- **Set exercise**
Return verbatim the inclusive range of lines running from the line that contains "build_pot(parts)" to the line that contains "cad_parts[obj.name] = obj". Omit every other line.

_ _ _ _

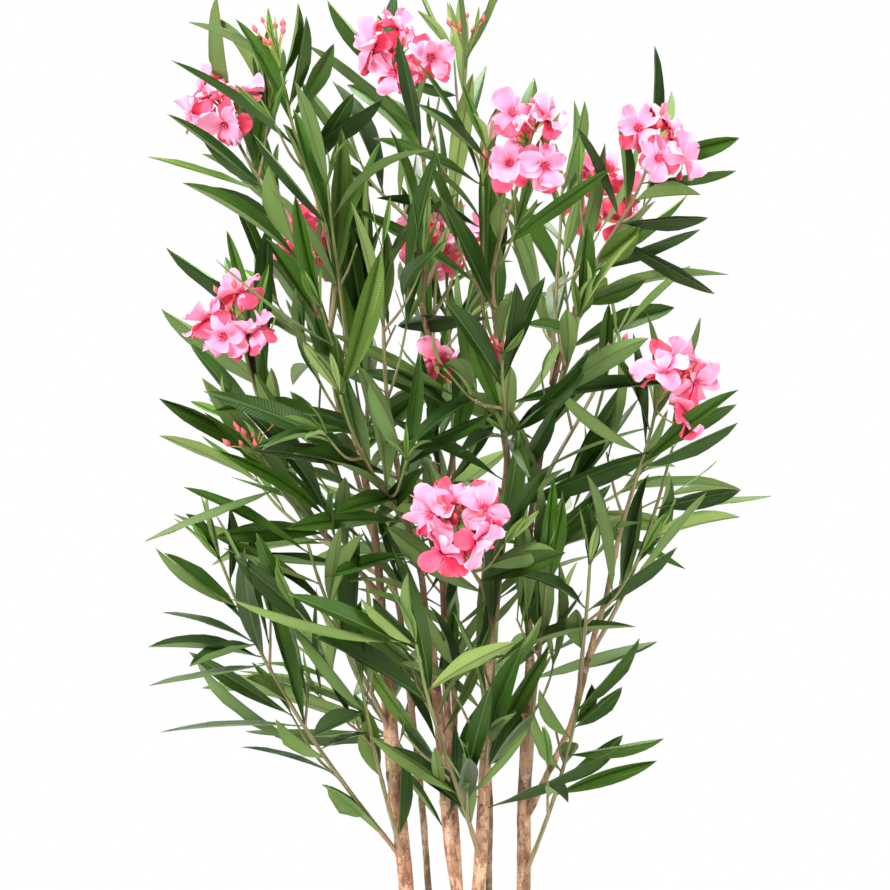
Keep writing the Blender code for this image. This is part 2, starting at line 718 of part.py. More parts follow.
def build_filling(parts):
    """The cement filling, a hair clear of the pot's floor and wall."""
    floor = POT_WALL + CLEARANCE
    inner = POT_WALL + 2 * CLEARANCE
    profile = (
        (0.0, FILL_LEVEL),
        (wall_radius(FILL_LEVEL) - inner, FILL_LEVEL),
        (wall_radius(floor) - inner, floor),
        (0.0, floor),
    )
    return turned("filling", profile, parts, finish("cement", (0.32, 0.30, 0.27), 0.95))


def build_limb(limb, path, parts, resolution, material):
    """One stem or bough as a tapering tube with flat ends."""
    item = tube(limb.name, *path, parts, resolution=resolution)
    item.data.materials.clear()
    item.data.materials.append(material)
    item.data.shade_smooth()
    item.data.set_sharp_from_angle(angle=math.radians(50))
    return item


def main():
    """Work out every path, then build the pot, the limbs and the sprays."""
    clear_scene()
    parts = bpy.data.collections.new(COLLECTION)
    pieces = bpy.data.collections.new("spray_pieces")
    guides = bpy.data.collections.new("guides")
    for collection in (parts, pieces, guides):
        bpy.context.scene.collection.children.link(collection)

    limbs = {}
    for seed, limb in enumerate(STEMS):
        limbs[limb.name] = stem_path(limb, seed)
    for seed, limb in enumerate(BOUGHS, start=100):
        limbs[limb.name] = bough_path(limb, limbs[limb.parent], seed)
    axes = {spray.name: spray_path(spray, limbs[spray.parent]) for spray in SPRAYS}
    space = Space(limbs, axes)

    build_pot(parts)
    build_filling(parts)
    bark = finish("bark", (0.46, 0.30, 0.20), 0.75)
    young_bark = finish("young_bark", (0.20, 0.16, 0.09), 0.7)
    for limb in STEMS:
        build_limb(limb, limbs[limb.name], parts, 2, bark)
    for limb in BOUGHS:
        build_limb(limb, limbs[limb.name], parts, 1, young_bark)

    section = three_sided_section(guides)
    green = finish("foliage", (0.06, 0.16, 0.05), 0.5)
    for spray in SPRAYS:
        grown = grow(spray, axes[spray.name], space)
        build_spray(spray, axes[spray.name], grown, parts, pieces, section, green)
    bpy.data.objects.remove(section, do_unlink=True)
    bpy.data.collections.remove(pieces)
    bpy.data.collections.remove(guides)


if __name__ == "__main__":
    main()
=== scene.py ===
"""The looks of a potted artificial oleander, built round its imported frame.

The paths of the stems, boughs and sprays, and the seeded rule of the leaves, are the ones that the
solids were made by, so each twig and leaf grows where its solid stands and is then carried on to
finer growth. Units are metres, +Z is up, and the plant's front is towards -Y.
"""

import itertools
import json
import logging
import math
import random
from dataclasses import dataclass, field
from enum import Enum

import bpy
import numpy as np
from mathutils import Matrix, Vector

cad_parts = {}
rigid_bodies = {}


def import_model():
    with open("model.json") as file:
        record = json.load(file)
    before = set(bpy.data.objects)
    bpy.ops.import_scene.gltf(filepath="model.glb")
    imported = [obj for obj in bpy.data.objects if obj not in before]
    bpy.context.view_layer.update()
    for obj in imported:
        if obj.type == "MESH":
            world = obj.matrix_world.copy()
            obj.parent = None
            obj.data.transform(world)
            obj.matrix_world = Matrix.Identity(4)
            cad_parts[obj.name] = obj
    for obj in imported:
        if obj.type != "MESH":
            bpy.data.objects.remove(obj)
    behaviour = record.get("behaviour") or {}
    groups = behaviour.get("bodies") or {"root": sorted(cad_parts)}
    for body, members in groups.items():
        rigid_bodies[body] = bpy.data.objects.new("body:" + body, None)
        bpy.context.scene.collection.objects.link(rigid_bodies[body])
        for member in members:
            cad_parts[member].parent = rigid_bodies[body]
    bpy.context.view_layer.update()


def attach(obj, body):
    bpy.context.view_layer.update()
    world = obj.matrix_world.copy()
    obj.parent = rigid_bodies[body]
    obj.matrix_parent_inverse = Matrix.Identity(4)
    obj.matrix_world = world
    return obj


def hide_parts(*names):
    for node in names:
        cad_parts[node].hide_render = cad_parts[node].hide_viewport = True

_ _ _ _

- **Output**
    build_pot(parts)
    build_filling(parts)
    bark = finish("bark", (0.46, 0.30, 0.20), 0.75)
    young_bark = finish("young_bark", (0.20, 0.16, 0.09), 0.7)
    for limb in STEMS:
        build_limb(limb, limbs[limb.name], parts, 2, bark)
    for limb in BOUGHS:
        build_limb(limb, limbs[limb.name], parts, 1, young_bark)

    section = three_sided_section(guides)
    green = finish("foliage", (0.06, 0.16, 0.05), 0.5)
    for spray in SPRAYS:
        grown = grow(spray, axes[spray.name], space)
        build_spray(spray, axes[spray.name], grown, parts, pieces, section, green)
    bpy.data.objects.remove(section, do_unlink=True)
    bpy.data.collections.remove(pieces)
    bpy.data.collections.remove(guides)


if __name__ == "__main__":
    main()
=== scene.py ===
"""The looks of a potted artificial oleander, built round its imported frame.

The paths of the stems, boughs and sprays, and the seeded rule of the leaves, are the ones that the
solids were made by, so each twig and leaf grows where its solid stands and is then carried on to
finer growth. Units are metres, +Z is up, and the plant's front is towards -Y.
"""

import itertools
import json
import logging
import math
import random
from dataclasses import dataclass, field
from enum import Enum

import bpy
import numpy as np
from mathutils import Matrix, Vector

cad_parts = {}
rigid_bodies = {}


def import_model():
    with open("model.json") as file:
        record = json.load(file)
    before = set(bpy.data.objects)
    bpy.ops.import_scene.gltf(filepath="model.glb")
    imported = [obj for obj in bpy.data.objects if obj not in before]
    bpy.context.view_layer.update()
    for obj in imported:
        if obj.type == "MESH":
            world = obj.matrix_world.copy()
            obj.parent = None
            obj.data.transform(world)
            obj.matrix_world = Matrix.Identity(4)
            cad_parts[obj.name] = obj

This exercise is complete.